5-Panel Flashing         Clalliam County Historical Society, WA  (3 Flash Panels 2 Brass Doors)

4-Panel Flashing         Calvert Marine Museum, MD

(2) 4-Panel Flashing    Shore Village Museum, ME

4-Panel Flashing         Sleeping Bear Dunes State Park Museum, MI

2-Panel Bi-Valve         USCG National Aids to Navigation School, VA

1-Panel Range            Reedy Island Rear Range, DE

Unfortunately, optical lens manufacture was never a significant part of Macbeth-Evans business.  However, they were very proud of their being the only U.S. manufacturer with these capabilities and the government was very happy that importation was no longer required except for lenses of the first through third orders. 

At the end of 1936, Macbeth-Evans Glass Company merged with the Corning Glass Company and in 1938 the Elwood plant was closed and sold.

Lens Work by the Tompkinsville Lighthouse Depot and Others

375 mm. Pressed-glass Buoy Lenses

In Lighthouse Service Bulletin No. 60, from December 1916 it was reported: 

“Experiments have been carried on for some time at the general lighthouse depot, Tompkinsville, NY with a view to the manufacture of 375 mm. pressed-glass buoy lenses for use in place of the present expensive cut-glass lenses.  The third inspector now reports that pressed-glass lenses, which from practical tests both with the naked eye and with the photometer have proven of equal efficiency to the cut-glass lenses, can be made for about $150 each, a saving of $250 over the cost of the cut-glass lenses.  The pressed-glass lenses will be adopted for use in all 375-mm. lanterns purchased hereafter.“ The 375-mm. Buoy lenses were made by Corning Glass beginning in 1916.

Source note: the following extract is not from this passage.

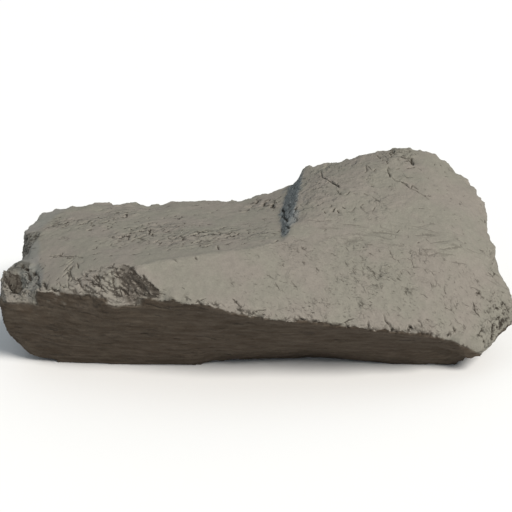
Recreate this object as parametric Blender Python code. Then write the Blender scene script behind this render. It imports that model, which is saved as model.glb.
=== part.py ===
"""A moon rock: one long, low block of grey stone that lies on a flat seat.

It is a slab with an undercut front and a broken left end, and a thicker block
that stands up from its right half, with a small cliff between the two.
"""
import random

import bmesh
import bpy
import numpy
from mathutils import Vector, noise

# Driving dimensions, in metres.
LENGTH = 0.303
UNIT = LENGTH / 303  # the places below count this unit
GRAIN = 1.5 * UNIT  # how fine the stone is worked before it is thinned out
SEAT = 0.9 * UNIT  # height of the slice taken off so that the foot is flat
TRIANGLES = 9300
SEED = 11

# The blocks the stone is made of, by their corners. A block is the smallest convex
# shape round its corners, and the blocks overlap.
SLAB = {
    "left lip": [(-124, -72, 56), (-110, -76, 59), (-98, -79, 61), (-87, -82, 59), (-75, -85, 55)],
    "right lip": [(-40, -84, 55), (2, -82, 43), (82, -76, 33)],
    "front foot": [(-137, -47, 6), (-125, -46, 0), (-90, -49, 0), (120, -49, 0), (137, -41, 5)],
    "shelf front": [(-120, -62, 60), (-111, -64, 63.5), (-99, -66, 66.5), (-88, -68, 70),
                    (-74, -70, 74), (17, -47, 78)],
    "shelf left": [(-126, -52, 60), (-132, -20, 62.5), (-139, 2, 64), (-145, 17, 64.5)],
    "shelf back": [(-137, 47, 65.5), (-114, 64, 64), (-11, 67, 65.5), (60, 68, 66)],
    "left end": [(-148, 18, 57.5), (-148, 12, 55.5), (-145, -4, 53), (-136, -24, 55)],
    "back": [(-138, 30, 30), (-110, 72, 34), (-20, 76, 30), (60, 76, 40), (130, 52, 44),
             (147, 4, 44), (149, -18, 43)],
    "back foot": [(-128, 10, 0), (-100, 52, 0), (-10, 60, 0), (90, 58, 0), (130, 20, 2),
                  (144, -10, 12)],
}
BROW = {
    "lip": [(-53, -90, 62.5), (-39, -91.5, 61), (-25, -93, 59.5), (2, -94, 52.5), (35, -92, 46),
            (71, -88, 40.5), (90, -84, 37.5), (104, -79, 33), (119, -70, 25.5), (131, -61, 16.5),
            (142, -48, 14.5), (151, -45, 22)],
    "broken end": [(-70, -74, 75), (-84, -72, 62), (-76, -80, 54)],
    "slope top": [(-33, -65, 77), (17, -44, 79), (85, -37, 76), (118, -34, 73), (144, -26, 58)],
    "right end": [(151, -28, 43.5), (155, -38, 37.5), (155, -43, 29)],
    "inside": [(-60, -40, 50), (130, -30, 20), (147, -8, 36), (146, -5, 50)],
}
PLATEAU = {
    "front": [(17, -44, 79), (50, -38, 78), (85, -37, 76), (118, -34, 73), (144, -26, 58)],
    "cliff top": [(25.5, -15, 81.5), (26.5, 12, 84.5), (28.5, 38, 87), (30.5, 63, 88), (36, 63, 91)],
    "cliff foot": [(13, -40, 68), (13, 0, 70), (15, 28, 70), (21, 66, 70)],
    "crown": [(55, 62, 93.5), (76, 62, 97.5), (85, 61, 102.5), (100, 60, 105), (112, 58, 103.5)],
    "right end": [(126.5, 51, 96), (137.5, 41, 88), (143.5, 30, 79), (146.5, 20, 72),
                  (146.5, 8, 64.5), (145.5, -5, 57), (145.5, -18, 50)],
    "swell": [(42, 25, 91.5), (105, 5, 89.5)],
    "back": [(30, 76, 60), (60, 80, 50), (110, 72, 50), (136, 50, 44), (146, 10, 40)],
    "inside": [(30, 20, 40), (120, 10, 40)],
}
RAMP = {
    "top": [(-14, 67, 65), (4, 66, 69), (18, 66, 73.5), (24, 66, 76.5), (22, 0, 73), (8, 14, 70.5)],
    "inside": [(-8, 40, 60), (30, 40, 60), (30, 66, 55), (-8, 64, 55)],
}
LUMP = {
    "top": [(-149, -48, 57), (-145, -40, 59.5), (-141, -32, 60), (-132, -30, 60), (-142, -14, 54)],
    "front": [(-116, -72, 52), (-146, -66, 50), (-149, -60, 36), (-147, -51, 21), (-139, -47, 8),
              (-128, -46, 1)],
    "back": [(-145, 10, 40), (-140, 5, 8), (-130, 20, 30), (-120, -40, 20)],
}
CHUNKS = {"brow": BROW, "plateau": PLATEAU, "ramp": RAMP, "lump": LUMP}

# The low arch that is missing from the front of the foot.
ARCH = {
    "mouth": [(-54, -70, -4), (-16, -70, 7.5), (10, -70, 7), (38, -70, 8), (58, -70, 6), (78, -70, -4)],
    "throat": [(-34, -18, -4), (-8, -14, 1.5), (34, -20, 1), (62, -28, -4)],
}

# How the whole surface has weathered: how wide a swell or bump is, and how high.
SWELL = {"size": 40, "height": 1.2}
BUMPS = {"size": 12, "height": 0.5}
EDGES = {"patch": 10, "least": 0.25, "most": 0.95}
BREAKS = [
    {"count": 55, "tilt": 0.17, "depth": 4.0},
    {"count": 150, "tilt": 0.10, "depth": 0.9},
]
CHIPS = {"count": 150, "apart": 6, "size": (4, 9), "depth": (0.4, 1.5)}
CRISP = [[(-66, -80, 67), 22]]  # a place, and how far round it the edges stayed sharp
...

Other glass companies produced Buoy lenses or lens parts for the Lighthouse Bureau as follows:

Corning Glass 200 mm. Pressed, 300 mm. Pressed, 375 mm. Pressed

McKee Glass 200 mm. Pressed

AGA 200 mm. Pressed

Lovell-Dressel Co. Lens frames and lens assembly

After 1932, there is no indication of additional lens orders for other than Buoy lenses, although a few repair panels for the lighthouse lenses may have been purchased.  Thus, the era of American lens manufacture ended, and by the 1960s lens manufacture around the world was also severely curtailed.  Today, cut-glass Fresnel lenses are, for the most part, a museum curiosity.